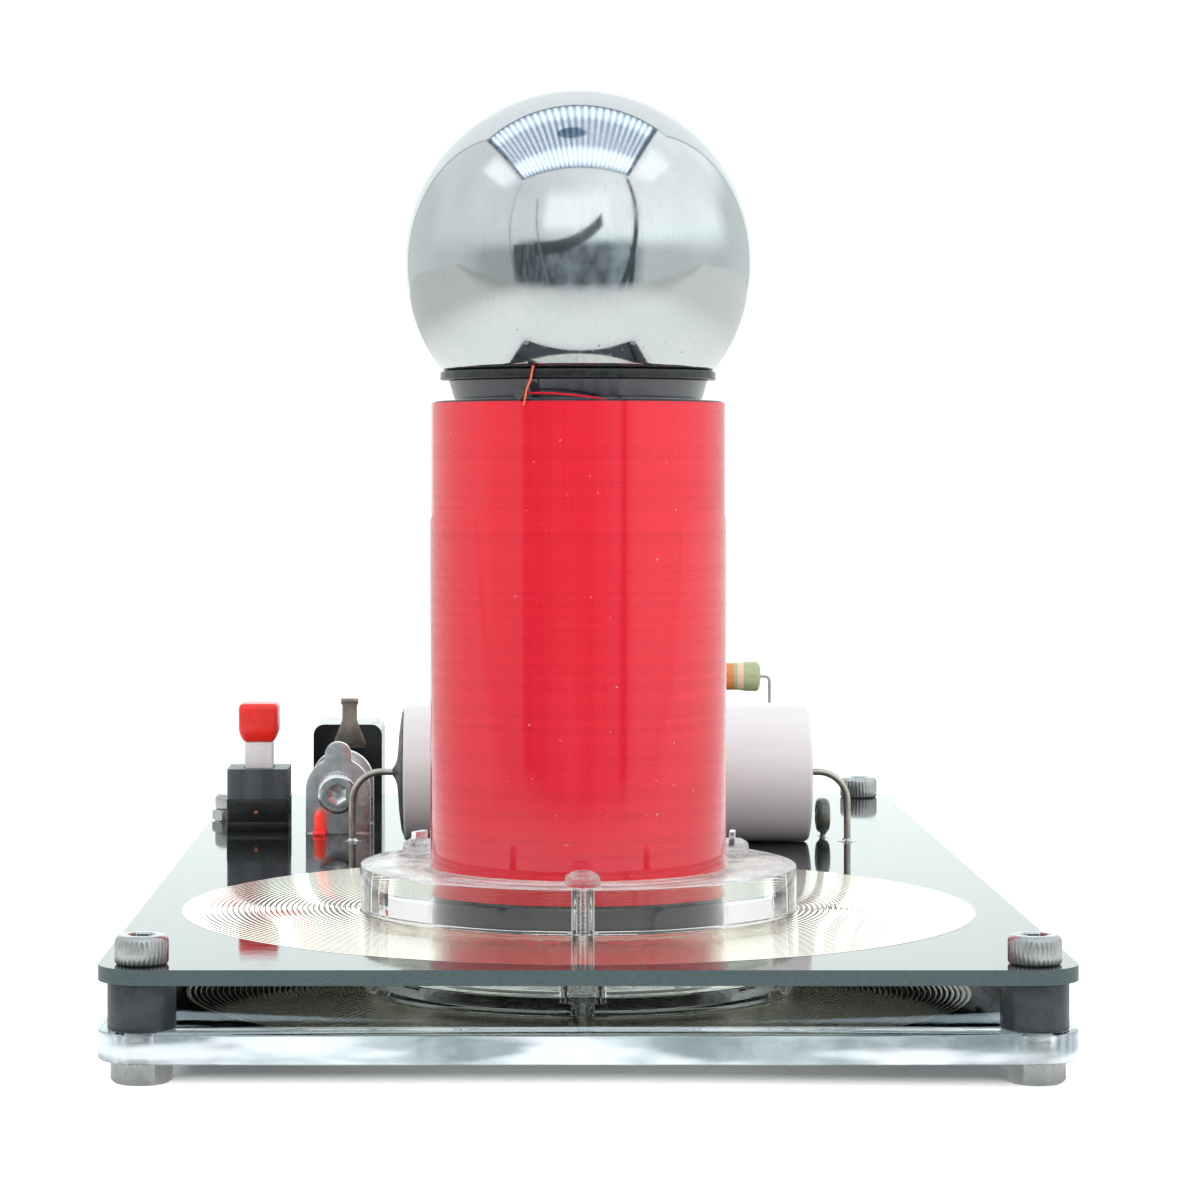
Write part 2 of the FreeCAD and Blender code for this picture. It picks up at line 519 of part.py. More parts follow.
kx, ky, kz, kl = NUM["ck_x"], NUM["ck_y"], top + NUM["ck_z"], NUM["ck_len"]
node(fuse([cyl("ck_rad", "2.6", "ck_x", "ck_y", "TOP + ck_z", "x"),
           cyl("ck_rad - 0.22", "ck_len - 4.0", "ck_x + 2.0", "ck_y", "TOP + ck_z", "x"),
           cyl("ck_rad", "2.6", "ck_x + ck_len - 2.6", "ck_y", "TOP + ck_z", "x")], "choke_fuse"), "rf_choke")
feature(axial_leads(kx, kx + kl, ky, kz, 0.2, 1.3, 0.9), "rf_choke_leads")

RES = [(-16.0, 50.0), (24.0, 74.0)]
feature([Part.makeCylinder(1.2, 6.4, V(x - 3.2, y, top + 1.4), V(1, 0, 0)) for x, y in RES], "resistors")
parts = []
for x, y in RES:
    parts += axial_leads(x - 3.2, x + 3.2, y, top + 1.4, 0.3, 1.8, 0.9)
feature(parts, "resistor_leads")
feature([Part.makeCylinder(1.5, 7.0, V(4.5, 78.0, top + 1.7), V(1, 0, 0))], "hv_diode")
feature(axial_leads(4.5, 11.5, 78.0, top + 1.7, 0.4, 2.2, 1.0), "hv_diode_leads")

# ---------------------------------------------------------------- step-up transformer
# two E-shaped ferrite halves round a bobbin with pins; the winding fills the bobbin
FX, FY = "tr_x", "tr_y"
core = cut(cbox("20", "5.2", "14.0", FX, FY, "TOP + 2.2"),
           [cbox("4.9", "7", "8.8", "tr_x - 4.95", FY, "TOP + 4.8"), cbox("4.9", "7", "8.8", "tr_x + 4.95", FY, "TOP + 4.8")],
           "core_cut")
node(core, "transformer_core")
bob = cut(fuse([cbox("14.4", "15.0", "0.9", FX, FY, "TOP + 4.85"), cbox("14.4", "15.0", "0.9", FX, FY, "TOP + 12.6"),
                cbox("7.0", "7.4", "7.0", FX, FY, "TOP + 5.6"),
                cbox("19.0", "3.6", "3.2", FX, "tr_y - 5.9", "TOP + 1.7"),
                cbox("19.0", "3.6", "3.2", FX, "tr_y + 5.9", "TOP + 1.7")]),
          [cbox("5.1", "5.3", "20", FX, FY, "TOP + 1")], "bobbin_cut")
node(bob, "transformer_bobbin")
node(cut(cbox("14.2", "14.6", "6.8", FX, FY, "TOP + 5.78"), [cbox("7.04", "7.44", "9", FX, FY, "TOP + 5.0")],
         "trwind_cut"), "transformer_winding")
tp = []
for px in (-7.5, -2.5, 2.5, 7.5):
    for py in (-5.9, 5.9):
        tp.append(cyl("0.35", "board_th + 2.7", "tr_x + %g" % px, "tr_y + %g" % py, "TOP - board_th - 1.0"))
        hole("tr_x + %g" % px, "tr_y + %g" % py, "0.5")
node(group(tp, "tr_pin_group"), "transformer_pins")

# ---------------------------------------------------------------- driver transistor on a finned heat sink
node(cbox("10.0", "4.4", "9.0", "ts_x", "ts_y", "TOP + 3.2", name="ts_case"), "transistor_case")
node(cut(cbox("10.0", "1.2", "15.2", "ts_x", "ts_y + 2.8", "TOP + 3.2"),
         [cyl("1.8", "6", "ts_x", "ts_y", "TOP + 15.4", "y")], "ts_tab_cut"), "transistor_tab")
tl = []
for px in (-2.54, 0, 2.54):
    tl.append(cbox("0.75", "0.5", "board_th + 4.2", "ts_x + %g" % px, "ts_y", "TOP - board_th - 1.0"))
    hole("ts_x + %g" % px, "ts_y", "0.6")
node(group(tl, "ts_leg_group"), "transistor_legs")
fins = [cbox("15.0", "1.6", "18.0", "ts_x", "ts_y + 4.21", "TOP + 1.5")]
for px in (-6.9, -3.45, 0, 3.45, 6.9):
    fins.append(cbox("1.1", "7.5", "18.0", "ts_x + %g" % px, "ts_y + 8.7", "TOP + 1.5"))
hs = cut(fuse(fins), [cyl("1.6", "3.6", "ts_x", "ts_y + 2", "TOP + 15.4", "y"),
                      cyl("3.3", "12", "ts_x", "ts_y + 5.02", "TOP + 15.4", "y")])
pegs = []
for px in (-5.2, 5.2):
    pegs.append(cyl("0.7", "board_th + 2.6", "ts_x + %g" % px, "ts_y + 4.21", "TOP - board_th - 1.0"))
    hole("ts_x + %g" % px, "ts_y + 4.21", "0.85")
node(fuse([hs] + pegs, "sink_fuse"), "heat_sink")
node(cut(fuse([cyl("2.75", "2.0", "ts_x", "ts_y + 0.19", "TOP + 15.4", "y"),
               cyl("1.5", "7.2", "ts_x", "ts_y + 1.0", "TOP + 15.4", "y")]),
         [cbox("0.8", "0.9", "7", "ts_x", "ts_y + 0.3", "TOP + 11.9")], "sink_screw_cut"), "heat_sink_screw")
node(cut(hexagon("5.5", "2.4", "ts_x", "ts_y + 5.03", "TOP + 15.4", "y"),
         [cyl("1.52", "6", "ts_x", "ts_y + 4", "TOP + 15.4", "y")], "sink_nut_cut"), "heat_sink_nut")

# ---------------------------------------------------------------- smoothing capacitor
node(cyl("el_rad", "el_len", "el_x", "el_y", "TOP + 0.3", name="el_can"), "smoothing_capacitor")
node(group([cyl("0.3", "board_th + 1.3", "el_x - 1.75", "el_y", "TOP - board_th - 1.0"),
            cyl("0.3", "board_th + 1.3", "el_x + 1.75", "el_y", "TOP - board_th - 1.0")], "el_lead_group"),
     "smoothing_capacitor_leads")
hole("el_x - 1.75", "el_y", "0.45")
hole("el_x + 1.75", "el_y", "0.45")

# ---------------------------------------------------------------- ground terminal at the left edge
node(cut(fuse([cyl("2.75", "2.2", "gt_x", "gt_y", "TOP + 1.7"),
               cyl("1.5", "board_th + 1.8 + 3.4", "gt_x", "gt_y", "TOP - board_th - 3.4")]),
         [cbox("0.8", "7", "1.0", "gt_x", "gt_y", "TOP + 3.1")], "gt_screw_cut"), "ground_terminal_screw")
node(cut(hexagon("5.5", "1.65", "gt_x", "gt_y", "TOP + 0.02"), [cyl("1.52", "4", "gt_x", "gt_y", "TOP - 1")], "gt_nut_cut"),
     "ground_terminal_nut")
node(cut(hexagon("5.5", "2.3", "gt_x", "gt_y", "TOP - board_th - 2.32"),
         [cyl("1.52", "5", "gt_x", "gt_y", "TOP - board_th - 3.5")], "gt_nut2_cut"), "ground_terminal_lock_nut")
hole("gt_x", "gt_y", "bolt_hole_rad")

# ---------------------------------------------------------------- the board with all its holes
node(cut(board, [cyl(rad, "board_th + 2", x, y, "TOP - board_th - 1") for x, y, rad in HOLES], "board_cut"),
     "circuit_board")

doc.recompute()
bad = [o.Name for o in doc.Objects if "Invalid" in o.State or "Error" in o.State]
if bad:
    raise RuntimeError("not computed: " + ", ".join(bad))
names = set()
for obj in NODES:
    sh = obj.Shape
    if sh.isNull() or not sh.isValid() or not sh.Solids or sh.Volume <= 0:
        raise RuntimeError("bad shape: " + obj.Label)
    if obj.Label in names:
        raise RuntimeError("two nodes are named " + obj.Label)
    names.add(obj.Label)
if len(NODES) > 60:
    raise RuntimeError("too many nodes")
os.makedirs("parts", exist_ok=True)
for obj in NODES:
    obj.Shape.exportStep(os.path.join("parts", obj.Label + ".step"))
print(len(NODES), "nodes")
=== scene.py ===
import math

import bmesh
import bpy
import numpy as np
from mathutils import Matrix, Vector


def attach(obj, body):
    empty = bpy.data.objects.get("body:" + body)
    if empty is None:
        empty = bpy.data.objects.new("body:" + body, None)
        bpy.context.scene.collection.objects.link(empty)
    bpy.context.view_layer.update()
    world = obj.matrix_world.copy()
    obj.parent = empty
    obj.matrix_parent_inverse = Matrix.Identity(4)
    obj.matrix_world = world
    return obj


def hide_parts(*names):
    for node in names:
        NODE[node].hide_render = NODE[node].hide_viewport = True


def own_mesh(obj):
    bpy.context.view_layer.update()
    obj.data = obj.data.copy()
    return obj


# A small resonant transformer on a circuit board. The mesh code below works in millimetres, in the row frame, and
# scales to metres as each piece is finished.

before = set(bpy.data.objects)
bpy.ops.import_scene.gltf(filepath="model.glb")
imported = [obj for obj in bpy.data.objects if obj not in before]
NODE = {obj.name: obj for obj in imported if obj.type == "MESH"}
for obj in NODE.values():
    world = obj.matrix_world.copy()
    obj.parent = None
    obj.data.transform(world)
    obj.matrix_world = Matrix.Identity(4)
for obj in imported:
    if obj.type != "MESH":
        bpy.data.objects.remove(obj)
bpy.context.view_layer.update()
scene = bpy.context.scene

TOP, LOW = 12.0, 10.4        # faces of the circuit board
CY = -41.0                   # the coil's axis, at x = 0
PI2 = 2 * math.pi

# ------------------------------------------------------------------ camera, at the photograph's angle
cam_data = bpy.data.cameras.new("photo_camera")
cam = bpy.data.objects.new("photo_camera", cam_data)
scene.collection.objects.link(cam)
cam.location = (-0.0092, -0.4348, 0.06372)
cam.rotation_euler = (math.radians(90), 0, 0)
cam_data.sensor_width = 36
cam_data.lens = 102.84
cam_data.shift_x = 0.085
cam_data.shift_y = -0.12
cam_data.clip_start = 0.01
cam_data.clip_end = 50
scene.camera = cam
scene.view_settings.view_transform = "Standard"
scene.view_settings.look = "None"
scene.view_settings.exposure = 0
scene.view_settings.gamma = 1
scene.cycles.max_bounces = 16
scene.cycles.transmission_bounces = 14
scene.cycles.glossy_bounces = 8
scene.cycles.transparent_max_bounces = 12
scene.cycles.sample_clamp_indirect = 6.0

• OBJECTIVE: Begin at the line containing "doc.recompute()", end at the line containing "obj.parent = None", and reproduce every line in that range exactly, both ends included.

• SOLUTION BELOW:
doc.recompute()
bad = [o.Name for o in doc.Objects if "Invalid" in o.State or "Error" in o.State]
if bad:
    raise RuntimeError("not computed: " + ", ".join(bad))
names = set()
for obj in NODES:
    sh = obj.Shape
    if sh.isNull() or not sh.isValid() or not sh.Solids or sh.Volume <= 0:
        raise RuntimeError("bad shape: " + obj.Label)
    if obj.Label in names:
        raise RuntimeError("two nodes are named " + obj.Label)
    names.add(obj.Label)
if len(NODES) > 60:
    raise RuntimeError("too many nodes")
os.makedirs("parts", exist_ok=True)
for obj in NODES:
    obj.Shape.exportStep(os.path.join("parts", obj.Label + ".step"))
print(len(NODES), "nodes")
=== scene.py ===
import math

import bmesh
import bpy
import numpy as np
from mathutils import Matrix, Vector


def attach(obj, body):
    empty = bpy.data.objects.get("body:" + body)
    if empty is None:
        empty = bpy.data.objects.new("body:" + body, None)
        bpy.context.scene.collection.objects.link(empty)
    bpy.context.view_layer.update()
    world = obj.matrix_world.copy()
    obj.parent = empty
    obj.matrix_parent_inverse = Matrix.Identity(4)
    obj.matrix_world = world
    return obj


def hide_parts(*names):
    for node in names:
        NODE[node].hide_render = NODE[node].hide_viewport = True


def own_mesh(obj):
    bpy.context.view_layer.update()
    obj.data = obj.data.copy()
    return obj


# A small resonant transformer on a circuit board. The mesh code below works in millimetres, in the row frame, and
# scales to metres as each piece is finished.

before = set(bpy.data.objects)
bpy.ops.import_scene.gltf(filepath="model.glb")
imported = [obj for obj in bpy.data.objects if obj not in before]
NODE = {obj.name: obj for obj in imported if obj.type == "MESH"}
for obj in NODE.values():
    world = obj.matrix_world.copy()
    obj.parent = None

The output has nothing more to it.